Suitable sites and technical requirements for DCs
Generally, the key factors in the search for suitable DC sites are an efficient infrastructure and the capacity to produce significant electricity. To ensure that the computers do not run hot during operation, they must be permanently cooled and it is this cooling process that requires a lot of additional energy. In fact, a DC uses as much electricity as a small town with about 30,000 - 40,000 inhabitants. Frankfurt then is also a popular location for DCs because of its secure power supply. The DCs located there have now overtaken the airport as the largest consumer of electricity and the demand for capacity is steadily increasing. Experts estimate that data volume will rise fivefold in five years. As a result, around 100 new DCs will be needed in Germany in the near future. The DC sector assumes an increased investment volume for construction, domestic technology and IT. However, location requirements negatively affect the strong growth factor. Suitable sites for DCs are scarce since they need to be at least 50,000 sq.m., and be close to internet nodes, a high-performance power supply and a fast fibre-optic connection to meet the requirements. In many cases the local power supplier is not able to commit to providing sufficient capacity.

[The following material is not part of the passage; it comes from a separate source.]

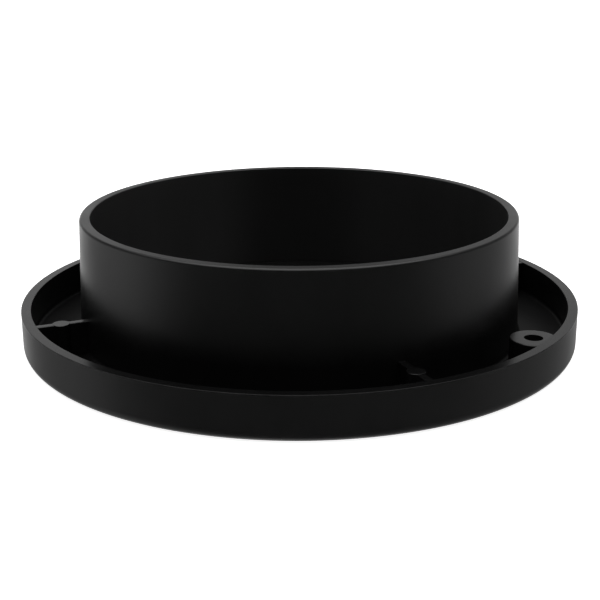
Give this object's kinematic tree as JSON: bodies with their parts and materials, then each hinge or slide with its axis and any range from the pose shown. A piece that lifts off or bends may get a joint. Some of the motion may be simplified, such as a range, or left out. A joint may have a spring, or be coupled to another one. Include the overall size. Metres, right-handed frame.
{
  "type": "duct outlet collar",
  "caption": "Round flanged plastic outlet collar with upturned rim, ribs and screw bosses, holding a sprung non-return shutter of two half-round flaps low in its bore.",
  "frame": {"origin": "centre of the flange plate's flat underside", "axes": "+Z along the bore axis, from the flange towards the open end of the collar; +X along the shutter's hinge pin"},
  "size_m": [0.128, 0.128, 0.03],
  "materials": {
    "black_plastic": "satin, fine moulded texture",
    "insert_plastic": "matte, moulded",
    "flap_plastic": "matte, moulded",
    "foam_rubber": "closed-cell foam",
    "seal_rubber": "matte rubber",
    "spring_steel": "drawn wire and ground pin"
  },
  "bodies": {
    "collar": {"outlet_collar": "black_plastic", "flange_gasket": "foam_rubber", "damper_ring": "insert_plastic", "hinge_pin": "spring_steel", "spring_left": "spring_steel", "spring_right": "spring_steel"},
    "front_flap": {"flap_front": "flap_plastic", "flap_seal_front": "seal_rubber"},
    "rear_flap": {"flap_rear": "flap_plastic", "flap_seal_rear": "seal_rubber"}
  },
  "joints": [
    {"name": "front_flap_hinge", "type": "hinge", "parent": "collar", "child": "front_flap", "pos_m": [0, 0, 0.005], "axis": [-1, 0, 0], "range_deg": [0, 80], "stiffness_Nm_per_rad": 0.0004, "springref_deg": -20.05, "deforming": ["spring_left", "spring_right"]},
    {"name": "rear_flap_hinge", "type": "hinge", "parent": "collar", "child": "rear_flap", "pos_m": [0, 0, 0.005], "axis": [1, 0, 0], "range_deg": [0, 80], "stiffness_Nm_per_rad": 0.0004, "springref_deg": -20.05, "deforming": ["spring_left", "spring_right"]}
  ]
}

Restrictions in zoning and planning for DCs
Additionally, the construction, zoning and planning law does not make the search for a suitable location any easier. Even if the construction of a DC is permissible in terms of the zoning plan, local authorities have become increasingly reluctant to grant the necessary permits and exemptions. For example, one consideration is compliance with the Federal Emission Control Act. The authorities may question a DC’s emissions - not only the heated exhaust air from cooling, but also the exhaust gases from testing the diesel generators of the uninterrupted power supply (UPS). Furthermore, for obvious reasons, the authorities will not grant exemptions for a second DC in the same area. They are therefore operated mainly on the outskirts of cities, on brownfield sites or in the areas surrounding airports and those in close proximity to substations.
Prices for suitable sites amount to EUR 400 per sq.m., although prices at the Frankfurt hotspot are higher due to the fact that investors there “leave no stone unturned”. According to market players, the investors’ concern that they will not get enough space to meet the demand for future server capacities also has a significant impact on price. On the other hand, the price paid for the site itself is only a small part of the investment. Seventy percent of the real value of the property comes from technology and infrastructure. Technical standards, security, energy and additional services essentially determine the quality of a DC and thus the total construction costs. The cost per sq.m. can amount to as much as EUR 30,000, depending on the level of quality of a DC, which may be ranked from TIER 1 - 4. The differentiation between the property itself and the property including relevant technology, is also reflected in the varying investor returns.
After being in use for around 15 years, the standard of the DC decreases and thus the return drops as well. The unique requirements of DCs generally make them unsuitable for alternative use and this is a disadvantage for investors. However, the increasing prevalence of big data means that high quality DCs continue to be a profitable special asset class for investors.